DATA LINES ▸

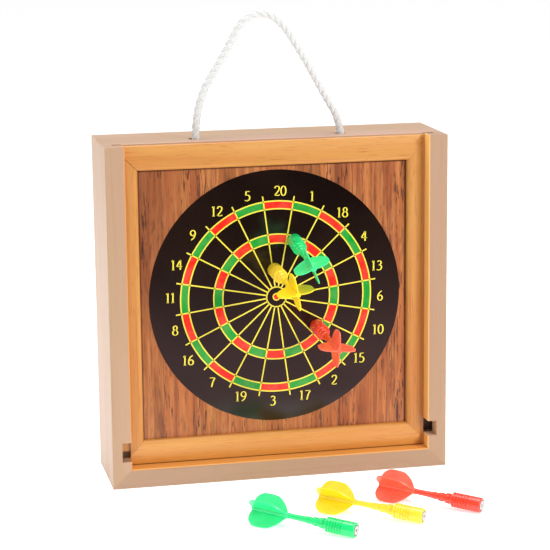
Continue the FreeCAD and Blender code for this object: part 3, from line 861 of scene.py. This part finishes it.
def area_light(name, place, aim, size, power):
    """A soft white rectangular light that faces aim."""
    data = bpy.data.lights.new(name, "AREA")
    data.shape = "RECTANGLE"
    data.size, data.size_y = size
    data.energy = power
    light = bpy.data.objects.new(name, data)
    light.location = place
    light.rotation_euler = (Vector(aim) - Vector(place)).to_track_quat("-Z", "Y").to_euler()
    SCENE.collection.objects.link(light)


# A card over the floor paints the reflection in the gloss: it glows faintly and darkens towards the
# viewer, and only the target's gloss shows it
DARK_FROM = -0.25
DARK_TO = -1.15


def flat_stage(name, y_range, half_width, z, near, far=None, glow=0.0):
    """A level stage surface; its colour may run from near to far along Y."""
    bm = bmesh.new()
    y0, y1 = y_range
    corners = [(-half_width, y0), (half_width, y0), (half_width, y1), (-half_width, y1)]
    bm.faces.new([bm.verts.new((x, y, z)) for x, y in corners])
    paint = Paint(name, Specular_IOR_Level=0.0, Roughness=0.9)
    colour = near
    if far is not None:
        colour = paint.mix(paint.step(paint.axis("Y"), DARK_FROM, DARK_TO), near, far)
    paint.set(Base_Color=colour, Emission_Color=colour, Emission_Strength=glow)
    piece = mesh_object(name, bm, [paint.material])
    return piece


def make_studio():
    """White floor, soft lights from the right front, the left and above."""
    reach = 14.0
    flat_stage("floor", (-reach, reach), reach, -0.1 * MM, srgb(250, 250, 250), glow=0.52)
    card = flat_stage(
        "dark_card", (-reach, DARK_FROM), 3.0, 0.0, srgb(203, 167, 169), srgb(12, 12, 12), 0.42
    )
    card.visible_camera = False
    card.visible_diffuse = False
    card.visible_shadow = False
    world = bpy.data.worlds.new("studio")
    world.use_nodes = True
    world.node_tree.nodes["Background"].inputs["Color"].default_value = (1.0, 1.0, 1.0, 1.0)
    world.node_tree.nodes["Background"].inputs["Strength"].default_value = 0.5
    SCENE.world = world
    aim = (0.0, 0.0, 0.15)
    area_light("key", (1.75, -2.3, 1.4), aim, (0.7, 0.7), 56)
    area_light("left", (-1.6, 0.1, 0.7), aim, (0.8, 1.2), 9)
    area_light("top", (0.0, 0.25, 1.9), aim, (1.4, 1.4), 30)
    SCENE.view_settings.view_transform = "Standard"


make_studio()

WHAT YOU HAVE TO DO ▸ In the listing above, reproduce the first line and each one after it through the line that contains "SCENE.collection.objects.link(light)".

WRITTEN RESPONSE ▸
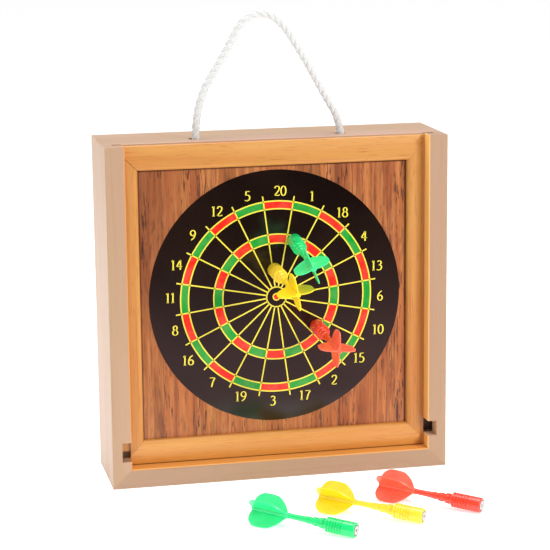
Continue the FreeCAD and Blender code for this object: part 3, from line 861 of scene.py. This part finishes it.
def area_light(name, place, aim, size, power):
    """A soft white rectangular light that faces aim."""
    data = bpy.data.lights.new(name, "AREA")
    data.shape = "RECTANGLE"
    data.size, data.size_y = size
    data.energy = power
    light = bpy.data.objects.new(name, data)
    light.location = place
    light.rotation_euler = (Vector(aim) - Vector(place)).to_track_quat("-Z", "Y").to_euler()
    SCENE.collection.objects.link(light)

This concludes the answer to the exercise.